Failure Aftermath

Part 2 of a 2-part blog on failure.

So, you’ve failed. You’re looking at the fallout associated with that and trying to decide how to move forward. Obvisouly there will be a great deal of headache associated with the aftermath, but this is where all the good stuff lies. All the mistakes you made, bad decisions, wrong turns, and overectensions are all incredible learning opportunies.

Remember when we talked about After Action Reports (AAR’s)? This is where these come in VERY handily. Take the time to sit and reflect upon the failure, figure out what went wrong and where it went wrong and write it down. Make sure to denote what led to the failure and set up rules to not make the same mistake again.

These failures are what usually drive people to success. That can only happen if we take this failure and use it as a springboard. So how do we do that? First, we have to look at the problem as a whole, dissect it, and understand where we can learn. Here are the four steps to use failure to your advantage.

1 | Understand Everyone Fails.

That’s right, everyone — even the people you admire most. The most successful people you’ve ever known have failed many more times than they were successful. That’s just the way it is. People can relate to failure, and the support that can come from it is incredible. Make sure not to hide your failure or be embarrassed. Instead, be vulnerable and ask for help. This grounding or exercise in humility will attract people from all walks of life to help you!

2 | Dig deep inside yourself and be BRUTALLY HONEST

One of my C-level team members has a signature in his email that says “Enjoy the Journey.” This simple line embodies this journey we call life. Through this journey, there ups and downs, wins and losses, successes and failures. However, the positives never create learning experiences. You only really learn when you fail and have to deal with the consequences.

These new understandings can lead us to new opportunities. One real-life example for me was during my time at Kill Cliff, I was the operations director. Part of my responsibilities was to develop and manage the website. During the launch of our new site, I didn’t check to make sure that the shipping codes (digital codes that transfer which shipping the customer selects to the fulfillment center) transferred properly. At the time of the launch, we also ran a huge promotion in celebration. This cause about 150 orders to come through overnight all of which had NEXT DAY AIR MORNING delivery, the most expensive possible, even though the customer had chosen ground. This was about a $65,000 mistake on my end which could have legitimately crumbled the whole company had UPS not worked with us to reduce the amount significantly.

This is the part that we all don’t like to admit. In the example above, I could have blamed it on the fact that the launch wasn’t actually scheduled for that night. Or that I didn’t change the codes and so it wasn’t my fault. Or whatever excuse I could tell myself to feel better.

Instead, I went to the CEO, Todd, now one of my mentors, and said “I think I made a huge mistake. I didn’t check the shipping codes and we have a $64,000 shipping bill for one night.” After the initial knee-jerk reactions, we could then begin to figure out how to solve the problem. I knew that it was my fault, I took responsibility and was honest in that mistake.
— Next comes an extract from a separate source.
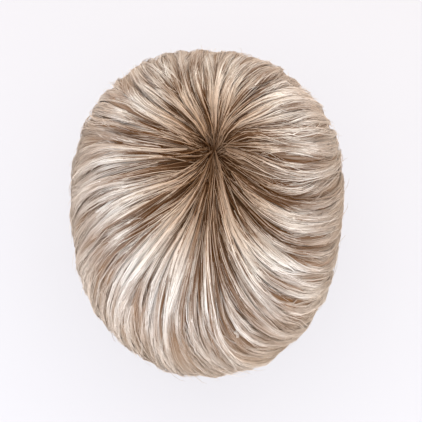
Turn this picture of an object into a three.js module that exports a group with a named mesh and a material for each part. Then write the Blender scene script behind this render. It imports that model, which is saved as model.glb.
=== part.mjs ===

Without this step, we risk the chance of doing the same thing over and over. If we do that, we will continue to make the same mistakes.

3 | Refine your process!

Afte we’re honeest with ourseelves that it is indeed our actions that lead to this failure, we can begin to move forward. This is where the real learning comes from. The key though is not to put your head down and feel sorry for yourself. Take full responsibility for the mistake and do everything you can to eliminate it moving forward. Similar to the way that though exercise our body gets stronger, by overcoming failures and learning from them, we begin to understand new ways to attack old problems.

After a MASSIVE amount of embarrassment and a fairly stern “talking to,” the lesson I learned here is to always, always, always test your developments. And now, to this day, any time I change a website, set up a new email, run a new spreadsheet, etc. I test it at least three times to make sure it’s working properly.

4 | Create A New Plan of Attack and GO, DO & GROW!

Now that you’ve accepted that failure is a part of life, you’ve gotten brutally honest with yourself, and you have refined the process, it’s now time to create a new plan! This is where the few peope that made it through the first three steps get lost. We don’t make the necessary changes to prevent ourselves from making the same mistake again. We all know this as the definition of insanity.

Take this learning with you for the rest of your life. Sure, you will make a similar mistake in the future. Don’t get discouraged by this. Keep driving forward. Figure out what went wrong, being very honest about it, plan around those mistakes and keep moving forward.